Dr. Charalampos Karpouchtsis, wissenschaftlicher Mitarbeiter am Lehrstuhl für Politikwissenschaft an der Helmut-Schmidt-Universität/Universität der Bundeswehr Hamburg, startete den Workshop mit einem einführenden Vortrag über das Konzept der Strategischen Kultur, das seit den 1970er Jahren diskutiert wird. Strategische Kultur werde dabei als „weithin geteilte[n] gesellschaftliche[n] Werte, Normen und Überzeugungen verstanden, die Einfluss auf sicherheitspolitische Präferenzen und Entscheidungen nehmen“
Strategische Kultur in Deutschland
Während Strategische Kultur stark von den Eliten geprägt sei, müsse sie aber ebenfalls zur Realität der Bevölkerung passen bzw. es müsse darüber einen gesellschaftlichen Dialog geben. Hierfür brauche es positive Beispiele in der Geschichte (z. B. einen Kampf um Befreiung oder Widerstand), die in der Kommunikation nach innen (Gesellschaft) und nach außen (Staatengemeinschaft) sowie zwischen den Bevölkerungsgruppen bzw. zwischen Eliten und Bevölkerung erfasst werden.

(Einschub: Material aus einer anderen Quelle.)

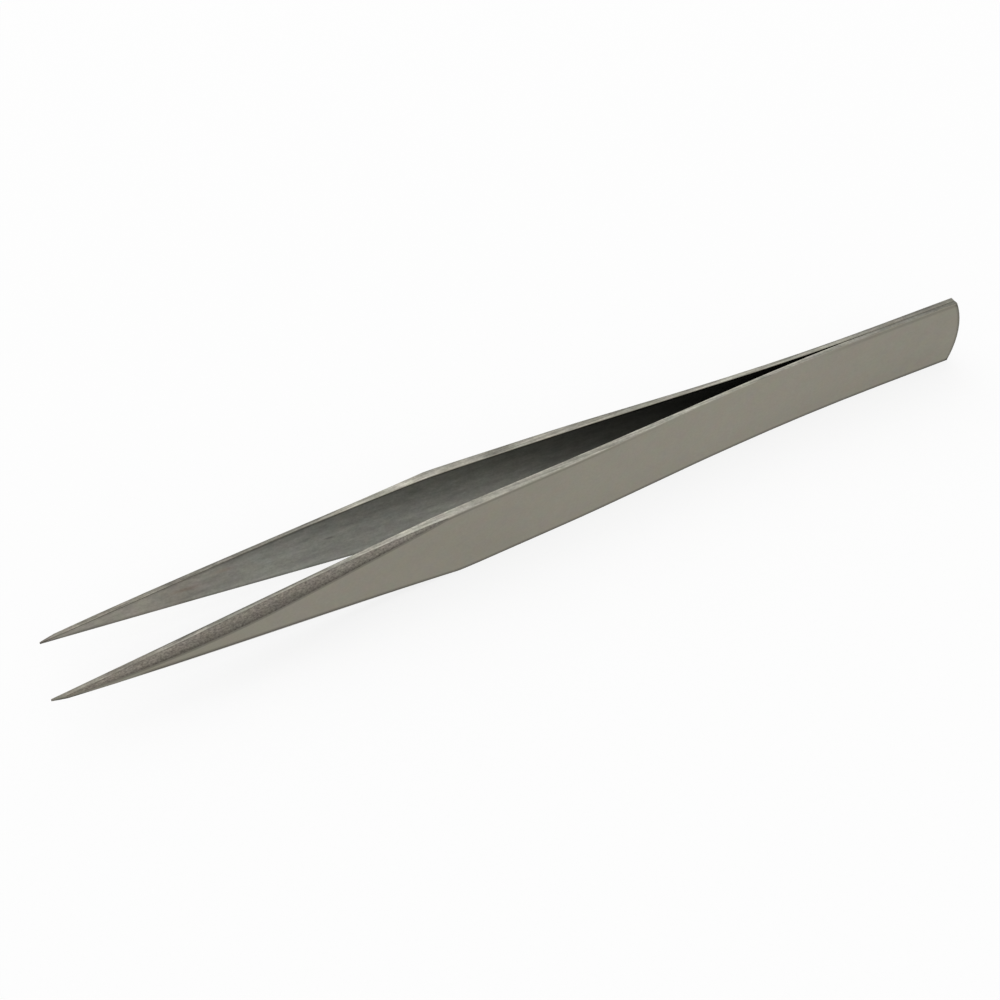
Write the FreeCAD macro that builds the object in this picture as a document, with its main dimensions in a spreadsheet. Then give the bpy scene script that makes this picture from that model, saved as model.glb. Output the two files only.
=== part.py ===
import FreeCAD, Part
import math
import os
import Sketcher
from FreeCAD import Vector

# Fine-point tweezers: two steel legs, mirror images of each other, welded face to face at the heel.
# They lie on their long edges. The tips point along -X, the heel along +X, and the legs spring apart along Y.
# The origin is on the table under the middle of the part.

SIZES = {
    "overall_length": 125.0,      # tip to heel
    "leg_width": 9.9,             # height of a leg above the table, from the shoulder to the heel
    "weld_length": 12.5,          # flat stretch at the heel where the legs are joined
    "root_radius": 317.0,         # past the weld each leg bends away from the other
    "splay_angle": 3.99,          # slope at the end of that bend, in degrees
    "spring_run": 9.1,            # straight stretch at that slope
    "bend_radius": 1176.0,        # long bend back, up to the straight end
    "tip_angle": 0.93,            # slope of the straight end, in degrees
    "spring_thickness": 0.7,
    "thin_run": 5.14,             # thin stretch past that first bend, before the steel grows thicker
    "ramp_length": 16.8,          # from the thin spring up to the grip
    "grip_thickness": 1.09,
    "taper_length": 50.4,         # tip to shoulder, where the width starts to fall
    "shoulder_thickness": 1.23,
    "body_length": 29.1,          # tip to the thickest place
    "body_thickness": 1.53,
    "nose_length": 4.0,           # tip to where the outer face starts to round off
    "nose_thickness": 0.88,
    "tip_thickness": 0.3,
    "blend_radius": 250.0,        # blends between the ground stretches of the outer face
    "tip_width": 0.15,
    "needle_length": 20.0,        # straight part of the taper, next to the tip
    "needle_width": 4.38,         # width of the leg at the end of it
    "taper_radius": 650.0,        # from there the edges curve up to the shoulder
    "shoulder_radius": 80.0,      # rounds the corner of the outline there
    "heel_radius": 12.3,          # rounded end of the heel
    "bevel_angle": 52.5,          # the ground outer corners lean this far from the thickness, in degrees
    "bevel_reach": 39.1,          # tip to where the bevel has its full width
    "edge_flat": 0.65,            # flat that the bevel leaves beside the inner face
    "tip_flat": 0.5,              # the same flat at the tip
    "edge_break": 0.06,           # small flat that takes the sharpness off the long edges
    "tool_overrun": 4.0,          # how far the bevel cut runs out past the shoulder
    "tool_margin": 0.6,           # and how far each cut stands clear of the leg elsewhere
}

START, END, CENTRE = 1, 2, 3
X_AXIS = -1
UP = Vector(0, 0, 1)

# Places along X, as expressions of the sheet.
TIP = "-Sizes.overall_length / 2"
HEEL = "Sizes.overall_length / 2"
ROOT = f"{HEEL} - Sizes.weld_length - Sizes.root_radius * sin(Sizes.splay_angle * 1 deg)"
SPRING_END = f"{ROOT} - Sizes.thin_run"
GRIP = f"{SPRING_END} - Sizes.ramp_length"
SHOULDER = f"{TIP} + Sizes.taper_length"
BODY = f"{TIP} + Sizes.body_length"
NOSE = f"{TIP} + Sizes.nose_length"
NEEDLE = f"{TIP} + Sizes.needle_length"
BEVEL_START = f"{TIP} - Sizes.tool_margin"
BEVEL_FULL = f"{TIP} + Sizes.bevel_reach"
BEVEL_END = f"{SHOULDER} + Sizes.tool_overrun"


def make_sheet(doc):
    """The driving dimensions, each with its name as alias."""
    sheet = doc.addObject("Spreadsheet::Sheet", "Sizes")
    for row, (name, value) in enumerate(SIZES.items(), start=1):
        sheet.set(f"A{row}", name)
        sheet.set(f"B{row}", str(value))
        sheet.setAlias(f"B{row}", name)
    doc.recompute()
    return sheet


def new_sketch(body, name, plane):
    """A sketch on one of the body's own planes."""
    sketch = body.newObject("Sketcher::SketchObject", name)
    support = [f for f in body.Origin.OriginFeatures if f.Role == plane][0]
    sketch.AttachmentSupport = (support, "")
    sketch.MapMode = "FlatFace"
    return sketch


def constrain(sketch, kind, *where):
    sketch.addConstraint(Sketcher.Constraint(kind, *where))


def dimension(sketch, name, expression, kind, *where):
    """A named dimension. Its expression drives the sketch; with None it only measures."""
    index = sketch.addConstraint(Sketcher.Constraint(kind, *where))
    sketch.renameConstraint(index, name)
    if expression is None:
        sketch.setDriving(index, False)
    else:
        sketch.setExpression(f"Constraints.{name}", expression)


def upright(sketch, name, at, foot, top, height, foot_curve, top_curve=None):
    """An upright construction line at a place along X, whose named height is driven or measured."""
    index = sketch.addGeometry(Part.LineSegment(foot, top), True)
    constrain(sketch, "Vertical", index)
    constrain(sketch, "PointOnObject", index, START, foot_curve)
    if top_curve is not None:
        constrain(sketch, "PointOnObject", index, END, top_curve)
    dimension(sketch, f"{name}_at", at, "DistanceX", index, START, foot.x)
    dimension(sketch, name, height, "DistanceY", index, START, index, END, top.y - foot.y)
    return index


def round_corner(sketch, name, expression, radius, line):
    """An arc in place of the corner at a line's start. The corner stays as a construction point."""
    rounding = sketch.GeometryCount
    sketch.fillet(line, START, radius, True, True)
    dimension(sketch, name, expression, "Radius", rounding, radius)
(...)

Dadurch werde eine Sicherheitsgemeinschaft zur Strategieerfüllung befähigt.
Im nächsten Teil des Workshops sollten die Teilnehmenden anhand eines Analyseschemas das Konzept der Strategischen Kultur in Bezug auf Deutschland selbst anwenden. Hierfür wurden drei Fragestellungen vorgegeben: Erstens, aus welchen Ereignissen mit Bezug zu Deutschland können wir positive Narrative ableiten bzw. fördern? Zweitens, wie lassen sich diese operationalisieren, kommunizieren, und in bestehende Narrativstrukturen integrieren? Drittens, wie hängen sie mit dem Ziel zusammen, die Dienstbereitschaft an der Gesellschaft zu erhöhen? Wichtig sei dabei, den historischen Kontext zu berücksichtigen sowie das konkrete Ereignis bzw. den Moment der Veränderung zu beschreiben. Im nächsten Schritt stelle sich die Frage, welche Narrative, aber auch Gegennarrative durch das bzw. über das Ereignis entstehen. Relevant sei dabei, ob sich die entstehenden Narrative und/oder Gegennarrative auf die Handlungsfähigkeit und Entscheidungswirkung auswirken.

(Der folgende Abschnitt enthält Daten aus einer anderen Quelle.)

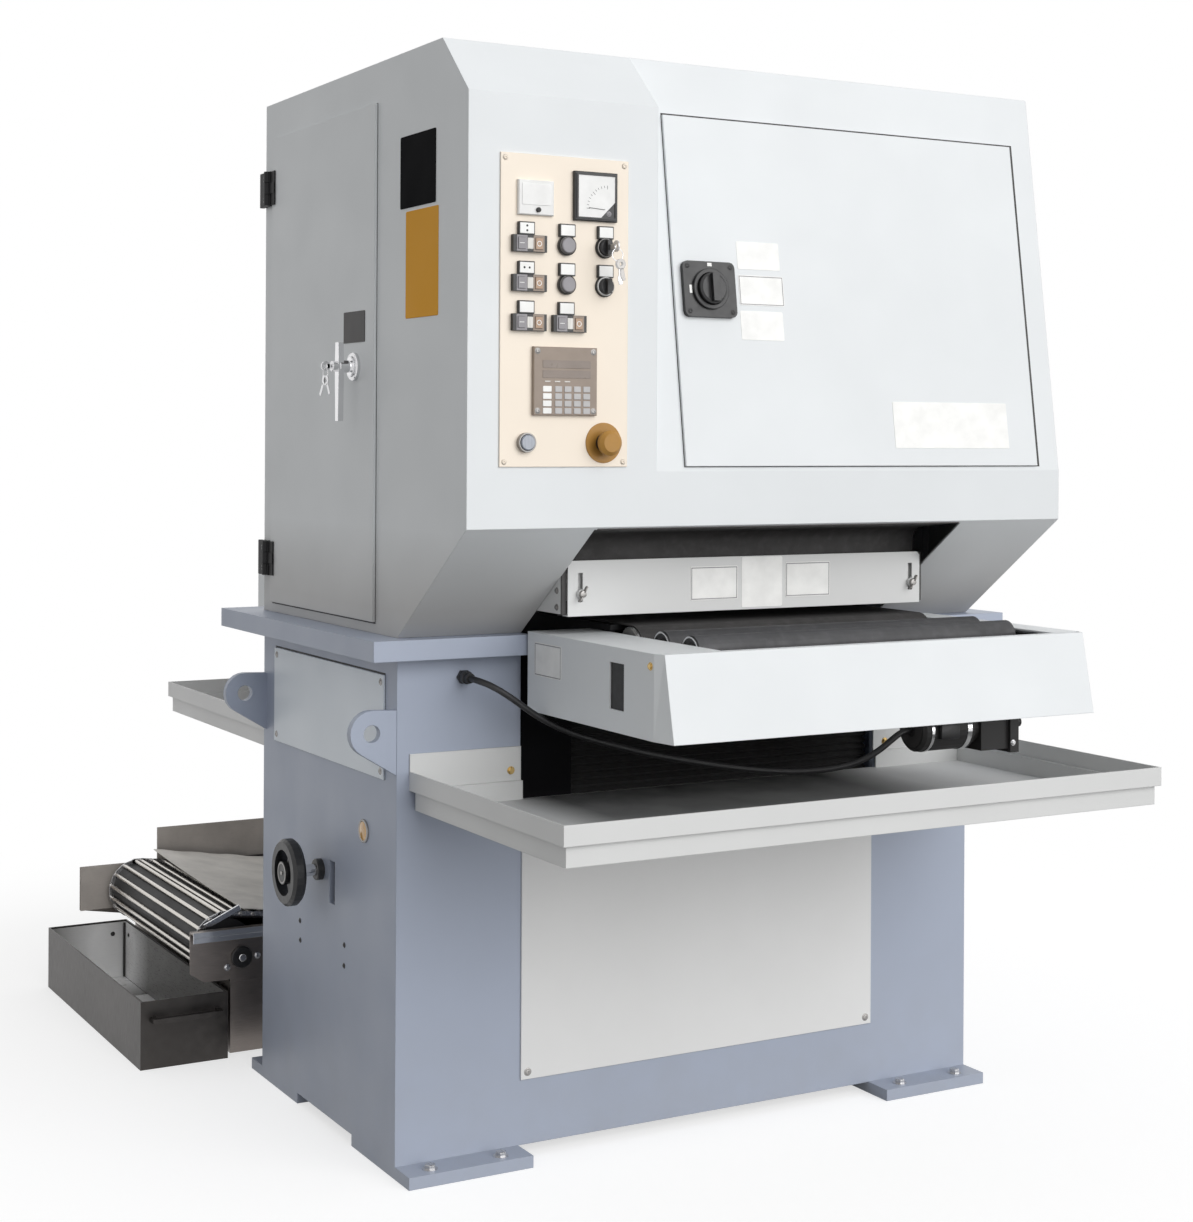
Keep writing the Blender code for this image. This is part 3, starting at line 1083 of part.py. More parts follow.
def conveyor_cable():
    """The cable from the gland to the feed motor, sagging under the table."""
    guide = bpy.data.curves.new("cable_route", "CURVE")
    guide.dimensions = "3D"
    guide.bevel_depth = CABLE_R
    guide.bevel_resolution = 2
    guide.use_fill_caps = True
    under_table = GLAND_X + CABLE_DROP[-1][0]
    way = GEAR_MOTOR_X[0] - FIT * 2 - under_table
    route = [(GLAND_X + past, y, GLAND_Z + up) for past, y, up in CABLE_DROP]
    route += [(under_table + share * way, y, GLAND_Z + up) for share, y, up in CABLE_SAG]
    points = smooth_route(route, 3)
    spline = guide.splines.new("POLY")
    spline.points.add(len(points) - 1)
    for target, point in zip(spline.points, points):
        target.co = (*point, 1.0)
    tube = bpy.data.objects.new("conveyor_cable", guide)
    bpy.context.scene.collection.objects.link(tube)
    tube.data.materials.append(paint("cable_rubber"))
    tube.parent = ROOT


def smooth_route(route, steps):
    """Points on the Catmull-Rom curve through a route."""
    knots = [Vector(p) for p in route]
    knots = [2 * knots[0] - knots[1]] + knots + [2 * knots[-1] - knots[-2]]
    points = []
    for a, b, c, d in zip(knots, knots[1:], knots[2:], knots[3:]):
        for i in range(steps):
            t = i / steps
            points.append(0.5 * (2 * b + (c - a) * t + (2 * a - 5 * b + 4 * c - d) * t * t
                                 + (3 * b - a - 3 * c + d) * t ** 3))
    return points + [knots[-2]]


# ---------------------------------------------------------------- coolant filter
def open_box(x, y, height):
    """A box of sheet steel, open at the top."""
    return lofted([(x, y, 0.0), (x, y, height), (shrink(x, SHEET), shrink(y, SHEET), height),
                   (shrink(x, SHEET), shrink(y, SHEET), SHEET)])


def filter_tank():
    """Coolant tank with the side plates that carry the filter's conveyor."""
    tank = open_box(TANK_X, TANK_Y, TANK_H)
    over = TANK_H - 0.010
    clear = SLUDGE_H + 0.015
    foot = [(TANK_X[0], over), (FILTER_SIDE_X1, over)]
    near = foot + [(FILTER_SIDE_X1, FILTER_NEAR_TOP), (FILTER_NEAR_X, FILTER_NEAR_TOP),
                   (FILTER_NEAR_X, clear + 0.020), (FILTER_NEAR_X + 0.030, clear), (TANK_X[0], clear)]
    far = foot + [(FILTER_SIDE_X1, FILTER_FAR_TOP), (0.045, FILTER_FAR_TOP), (0.045, FILTER_FAR_STEP),
                  (FILTER_FAR_X, FILTER_FAR_STEP), (FILTER_FAR_X, clear + 0.022), (TANK_X[0], clear)]
    fuse(tank, prism("Y", near, (TANK_Y[0] + 0.0004, TANK_Y[0] + 0.0034)))
    fuse(tank, prism("Y", far, (TANK_Y[1] - 0.0034, TANK_Y[1] - 0.0004)))
    rail = block((FILTER_NEAR_X, FILTER_SIDE_X1), (TANK_Y[0] - 0.016, TANK_Y[0] + 0.002),
                 (FILTER_NEAR_TOP - 0.0035, FILTER_NEAR_TOP - 0.0005))
    node("filter_tank", fuse(tank, rail), "stainless")


def sludge_box():
    """The pull-out box that catches the filter's sludge."""
    box = open_box(SLUDGE_X, SLUDGE_Y, SLUDGE_H)
    bar = shrink(SLUDGE_X, 0.018)
    out = SLUDGE_Y[0] - SLUDGE_HANDLE_OUT
    bar_z = (SLUDGE_HANDLE_Z - 0.005, SLUDGE_HANDLE_Z + 0.005)
    handle = block(bar, (out, out + 0.010), bar_z)
    for x in ((bar[0], bar[0] + 0.010), (bar[1] - 0.010, bar[1])):
        fuse(handle, block(x, (out + LAP, SLUDGE_Y[0] + LAP), shrink(bar_z, 0.0003)))
    pivot = empty("sludge_slide", (SLUDGE_X[0], SLUDGE_Y[0], 0.0), ROOT)
    node("sludge_box", fuse(box, handle), "stainless", pivot)


def filter_conveyor():
    """Head roller and the endless rod belt of the filter."""
    span = shrink(TANK_Y, 0.0034 + FIT)
    body = shrink(TANK_Y, 0.020)
    profile = [(0.010, span[0]), (0.010, body[0]), (FILTER_ROLLER_R, body[0] + 0.0005),
               (FILTER_ROLLER_R, body[1] - 0.0005), (0.010, body[1]), (0.010, span[1])]
    head = turned("Y", (FILTER_HEAD_X, FILTER_HEAD_Z), profile, MEDIUM_ROUND)
    pivot = empty("filter_head_axis", (FILTER_HEAD_X, body[0], FILTER_HEAD_Z), ROOT)
    node("filter_head_roller", head, "steel", pivot, smooth=True)
    ends = [((FILTER_HEAD_X, FILTER_HEAD_Z), FILTER_ROLLER_R + FIT),
            ((FILTER_TAIL_X, FILTER_TAIL_Z), FILTER_TAIL_R)]
    band = belt_loop("Y", ends, FILTER_BELT_T, shrink(body, 0.004), 14)
    node("filter_belt", band, "steel", smooth=True)


# ---------------------------------------------------------------- assembly
def main():
    """Builds the whole machine."""
    global ROOT
    for old in list(bpy.data.objects):
        bpy.data.objects.remove(old)
    ROOT = empty("machine", (0, 0, 0))
    ROOT.location = -ORIGIN
    base_frame()
    base_covers()
    trays()
    cabinet_shell()
    side_door()
    drive_side_cover()
    front_door()
    guard()
    control_panel()
    buttons()
    table = table_pivot()
    table_frame(table)
    feed_rollers(table)
    feed_belt(table)
    front_skirt(table)
    rear_skirt(table)
    gear_motor(table)
    lift_screws()
    handwheel()
    sanding_frame()
    drum()
    tension_unit()
    abrasive_belt()
    main_motor()
    cable_gland()
    conveyor_cable()
    filter_tank()
    sludge_box()
    filter_conveyor()


main()
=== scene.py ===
"""Looks of the wide-belt wet drum sander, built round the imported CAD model.

Metres, +Z up.  Places are written in the machine's own axes, as in the CAD: X along the
front from the base's left face, Y towards the back from the base's front face, Z up from
the floor.  A face has axes of its own: u to the right, v up, w out of the face.
"""
import math

import bmesh
import bpy
from mathutils import Matrix, Vector


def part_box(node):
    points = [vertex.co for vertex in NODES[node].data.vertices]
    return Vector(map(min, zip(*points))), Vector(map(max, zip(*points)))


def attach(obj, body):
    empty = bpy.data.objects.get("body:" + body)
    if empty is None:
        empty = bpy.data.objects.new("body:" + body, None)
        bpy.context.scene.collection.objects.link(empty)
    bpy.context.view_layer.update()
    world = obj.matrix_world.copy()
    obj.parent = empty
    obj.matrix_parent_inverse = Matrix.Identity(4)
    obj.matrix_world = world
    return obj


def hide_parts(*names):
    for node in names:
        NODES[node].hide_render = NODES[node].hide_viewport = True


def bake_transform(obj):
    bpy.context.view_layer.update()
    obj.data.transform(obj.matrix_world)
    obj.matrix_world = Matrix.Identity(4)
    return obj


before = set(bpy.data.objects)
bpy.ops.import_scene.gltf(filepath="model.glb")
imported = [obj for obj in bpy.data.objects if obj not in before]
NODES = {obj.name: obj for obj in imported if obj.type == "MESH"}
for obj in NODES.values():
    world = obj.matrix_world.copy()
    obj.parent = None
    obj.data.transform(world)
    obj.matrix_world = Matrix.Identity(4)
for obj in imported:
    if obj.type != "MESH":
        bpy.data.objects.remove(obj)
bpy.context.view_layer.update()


class Box:
    """A CAD node's box, in the machine's axes, as pairs x, y and z."""

    def __init__(self, node, home=Vector((0, 0, 0))):
        low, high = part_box(node)
        self.x, self.y, self.z = ((low[i] - home[i], high[i] - home[i]) for i in range(3))

    def middle(self):
        """The box's middle."""
        return Vector([(a + b) / 2 for a, b in (self.x, self.y, self.z)])


FIT = 0.0003  # the gap between nodes that touch
LEFT_COVER = Box("left_cover")
HOME = Vector((LEFT_COVER.x[1] + FIT, LEFT_COVER.y[0] - 0.05, 0.0))  # the base's front left corner


def place_of(node):
    """Where a CAD node is, in the machine's axes."""
    return Box(node, HOME)


SHEET = 0.003  # the sheet metal
PRINT, LABEL = (0.0, 0.0002), (0.0, 0.0005)  # how far marks and labels stand out of a face
BASE_RIGHT = 1.22  # the base's right face
ROUND, MEDIUM, SMALL = 32, 24, 16  # sides of what is turned
ROUND_ANGLES = [2 * math.pi * k / MEDIUM for k in range(MEDIUM)]


# ---------------------------------------------------------------- faces of the machine
def face(origin, u, v, w):
    """The matrix from a face's (u, v, w) to the machine's axes."""
    matrix = Matrix((Vector(u), Vector(v), Vector(w))).transposed().to_4x4()
    return Matrix.Translation(Vector(origin)) @ matrix


def facing(u, v, w):
    """A maker of faces that look along w; it is told where they lie along that axis."""
    axis = Vector([abs(part) for part in w])
    return lambda place: face(place * axis, u, v, w)


front_at = facing((1, 0, 0), (0, 0, 1), (0, -1, 0))
back_at = facing((1, 0, 0), (0, 0, 1), (0, 1, 0))
left_at = facing((0, 1, 0), (0, 0, 1), (-1, 0, 0))
right_at = facing((0, 1, 0), (0, 0, 1), (1, 0, 0))
top_at = facing((1, 0, 0), (0, 1, 0), (0, 0, 1))


SHELL = place_of("cabinet_shell")
HOOD_FRONT = SHELL.y[0]
SLOPE_FOOT = Vector((0.0, HOOD_FRONT, 1.199))  # the hood's sloping front, which the front door closes
SLOPE_TOP = Vector((0.0, -0.169, SHELL.z[1]))
SLOPE_UP = (SLOPE_TOP - SLOPE_FOOT).normalized()
SLOPE_OUT = Vector((0.0, -SLOPE_UP.z, SLOPE_UP.y))
SLOPE = face(SLOPE_FOOT, (1, 0, 0), SLOPE_UP, SLOPE_OUT)


def up_slope(z):
    """How far up the slope a height is."""
    return (z - SLOPE_FOOT.z) / SLOPE_UP.z


# ---------------------------------------------------------------- shapes, as bmeshes
def merged(*shapes):
    """Several shapes as one."""
    mesh = bpy.data.meshes.new("part")
    whole = bmesh.new()
    for shape in shapes:
        shape.to_mesh(mesh)
        whole.from_mesh(mesh)
        shape.free()
    bpy.data.meshes.remove(mesh)
    return whole


def moved(shape, matrix):
    """A shape carried to a face or turned."""
    bmesh.ops.transform(shape, matrix=matrix, verts=shape.verts)
    return shape


def slab(u, v, w, edge=0.0004, segments=1):
    """A block with softened edges."""
    bm = bmesh.new()
    bmesh.ops.create_cube(bm, size=1.0)
    for vert in bm.verts:
        vert.co = Vector(((u[0] + u[1]) / 2 + vert.co.x * (u[1] - u[0]), (v[0] + v[1]) / 2
                          + vert.co.y * (v[1] - v[0]), (w[0] + w[1]) / 2 + vert.co.z * (w[1] - w[0])))
    if edge:
        bmesh.ops.bevel(bm, geom=bm.edges[:], offset=edge, segments=segments, profile=0.5, affect="EDGES")
    return bm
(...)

Auf Basis dieses Analyseschemas und der Operationalisierung erarbeiteten sich die Teilnehmenden in Kleingruppen anhand von selbst ausgewählten Ereignissen mit Bezug zu Deutschland ein Beispiel Strategischer Kultur. Diskussionsergebnisse einer Gruppenarbeit seien hier beispielhaft vorgestellt: Bezüglich der historischen Ereignisse der Friedlichen Revolution und der Deutschen Wiedervereinigung 1989/90 sammelten die Teilnehmenden Narrative in der Gesellschaft, wie bspw. „Wir sind ein Volk“, „Es wächst zusammen, was zusammengehört“, „Demokratie setzt sich durch“, „ein friedlicher Weg war erfolgreich“. Als Gegennarrative benannten die Teilnehmenden Schlagwörter wie „Feindliche Übernahme“ oder „Ost-West-Differenzen“. Hieraus abgeleitete Zielformulierungen seien nach Diskussion der Teilnehmenden beispielsweise Einheit, Souveränität, eine Nation, gleiche Chancen und Entpolarisierung. Im letzten Schritt stellten die Teilnehmenden konkrete Ideen vor, um Strategische Kultur am Beispiel der Friedlichen Revolution bzw. der Deutschen Wiedervereinigung zu stärken: So könnte der Tag der Deutschen Einheit überall in Deutschland im Sinne von selbst organisierten, fest in der Gesellschaft verankerten Volksfesten gemeinsam gefeiert werden; der Prozess der Wiedervereinigung könnte im Schulalltag stärker durch Exkursionen und Veranstaltungen zu dieser Thematik verankert werden; die Erfahrungen von Zeitzeuginnen und Zeitzeugen könnten stärker gesellschaftlich eingebunden und präsent gemacht werden.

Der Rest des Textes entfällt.